STATED EXERCISE: Please restate, exactly as written, the lines running from the beginning of the material through the line that has "segments: The number" in it.
DATA PROVIDED start
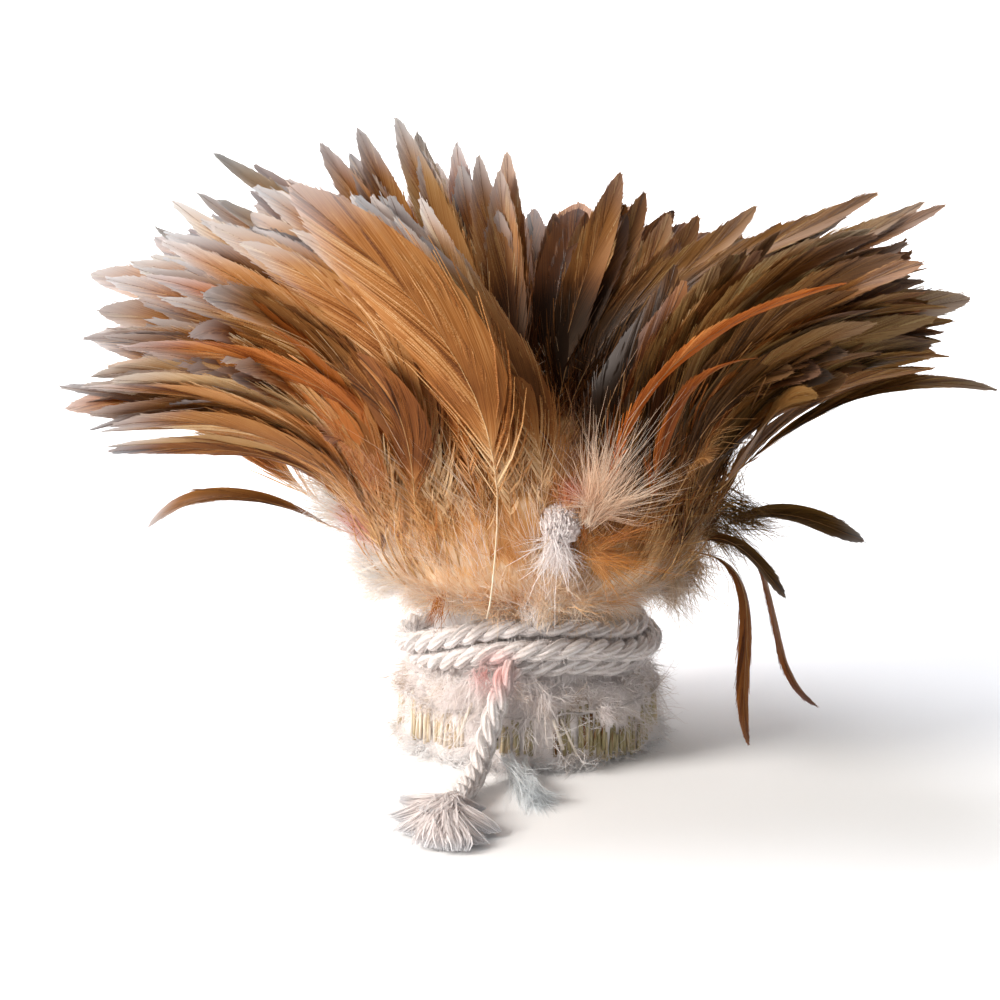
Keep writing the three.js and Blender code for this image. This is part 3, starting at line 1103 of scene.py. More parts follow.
def turned(profile: Sequence[Pair], segments: int) -> Shape:
    """Spins a profile of radius and height about Z and squeezes it to the oval.

    Args:
        profile: The points, which start and end on the axis.
        segments: The number of segments round the axis.

    Returns:
        The closed shape, in millimetres.
    """
    made = bmesh.new()
    verts = [made.verts.new((radius, 0.0, height)) for radius, height in profile]
    edges = [made.edges.new(pair) for pair in zip(verts, verts[1:])]
    bmesh.ops.spin(
        made, geom=verts + edges, cent=(0.0, 0.0, 0.0), axis=(0.0, 0.0, 1.0), angle=FULL_TURN,
        steps=segments, use_merge=True, use_duplicate=False,
    )
    bmesh.ops.remove_doubles(made, verts=made.verts, dist=1e-4)
    bmesh.ops.scale(made, verts=made.verts, vec=(1.0, DEPTH_SHARE, 1.0))
    bmesh.ops.recalc_face_normals(made, faces=made.faces)
    return made


def corners_of(mesh: Mesh) -> Array:
    """Reads the places of a mesh's vertices.

    Args:
        mesh: The mesh.

    Returns:
        The places, one a row.
    """
    places = np.empty(3 * len(mesh.vertices), np.float32)
    mesh.vertices.foreach_get("co", places)
    return places.reshape(-1, 3)


def oval_mesh(name: str, shape: Shape) -> Mesh:
    """Writes a turned shape as a mesh in metres, with a UV map round and up it.

    Args:
        name: The mesh's name.
        shape: The shape in millimetres, which is freed.

    Returns:
        The mesh.
    """
    mesh = bpy.data.meshes.new(name)
    shape.to_mesh(mesh)
    shape.free()
    places = corners_of(mesh).astype(float)
    turn = np.arctan2(places[:, 1], places[:, 0]) / FULL_TURN + 0.5
    laid_out(mesh, places, turn, places[:, 2])
    return mesh


# Feathers


@dataclass(frozen=True)
class VaneShape:
    """How the barbs of a kind of feather grow. Angles are in degrees from the shaft."""

    barbs: int = 100
    steps: int = 3
    first: float = 0.03
    last: float = 0.985
    root_angle: float = 28.0
    middle_angle: float = 10.5
    tip_angle: float = 6.5
    camber: float = 0.3
    ripple: float = 0.4
    pinch: float = 0.25
    clump: tuple[int, int] = (5, 22)
    frizz: float = 0.045
    cover: float = 2.2
    fluff_until: float = 0.26
    web: float = 0.9
    shaft_radius: Pair = (0.22, 0.05)
    web_rows: int = 26


class Kind(Enum):
    """The kinds of feather in the bundle, with how their barbs grow."""

    HACKLE = VaneShape()
    PACKED = VaneShape(barbs=60, steps=2, cover=2.4, clump=(3, 12), web_rows=14)
    SLENDER = VaneShape(
        barbs=110, root_angle=16.0, middle_angle=8.0, tip_angle=5.0, fluff_until=0.1, ripple=0.2
    )
    WISPY = VaneShape(
        barbs=120, root_angle=30.0, middle_angle=22.0, tip_angle=12.0, frizz=0.2, cover=0.9, web=0.0,
        fluff_until=0.95, clump=(2, 8),
    )


# The outline of a vane, and how its shaft bends
WIDEST_AT = 0.5
TAPER = 0.62
FOOT_SHARE = 0.5
RISE_SHARE = 0.42
REACH_SHARE = 0.36
RIPPLE_LENGTH = 4.2
LINE_SAMPLES = 33
RIM_SAMPLES = 201
REACH_TRIALS = 16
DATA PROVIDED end
COMPLETE ANSWER:
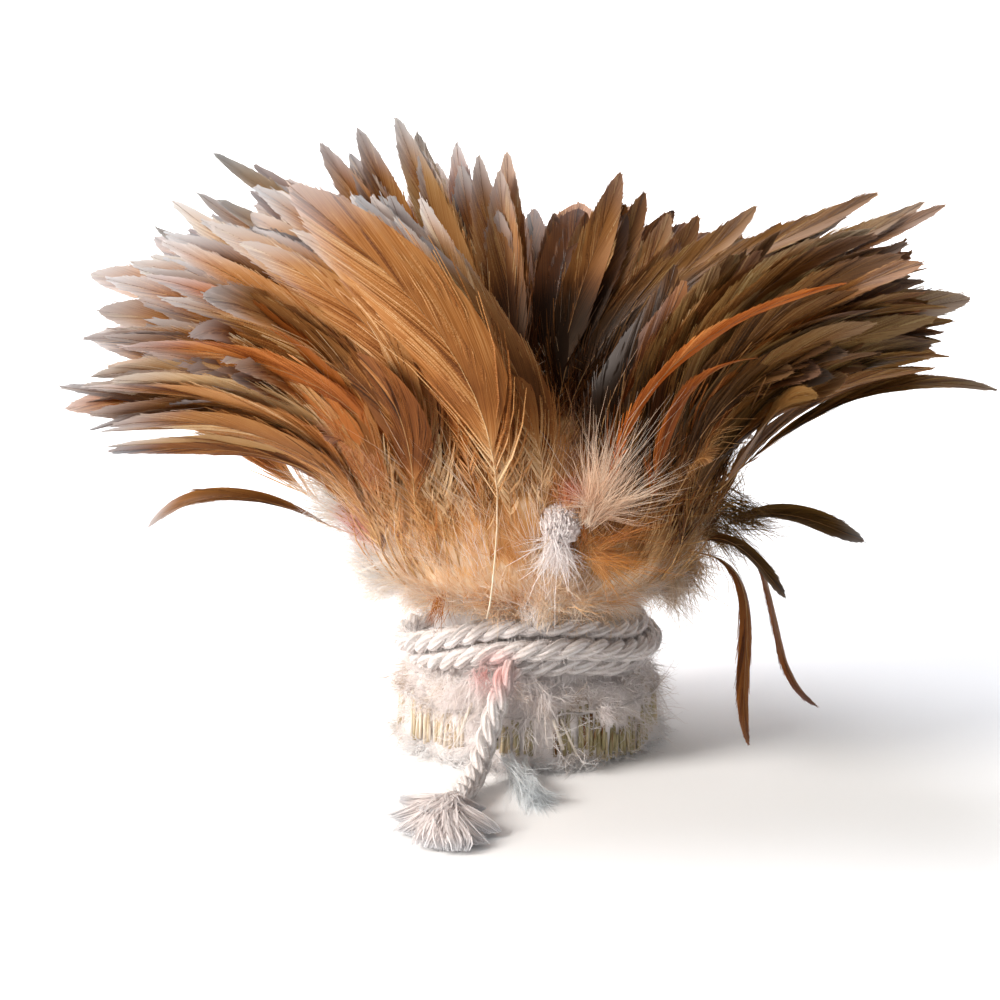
Keep writing the three.js and Blender code for this image. This is part 3, starting at line 1103 of scene.py. More parts follow.
def turned(profile: Sequence[Pair], segments: int) -> Shape:
    """Spins a profile of radius and height about Z and squeezes it to the oval.

    Args:
        profile: The points, which start and end on the axis.
        segments: The number of segments round the axis.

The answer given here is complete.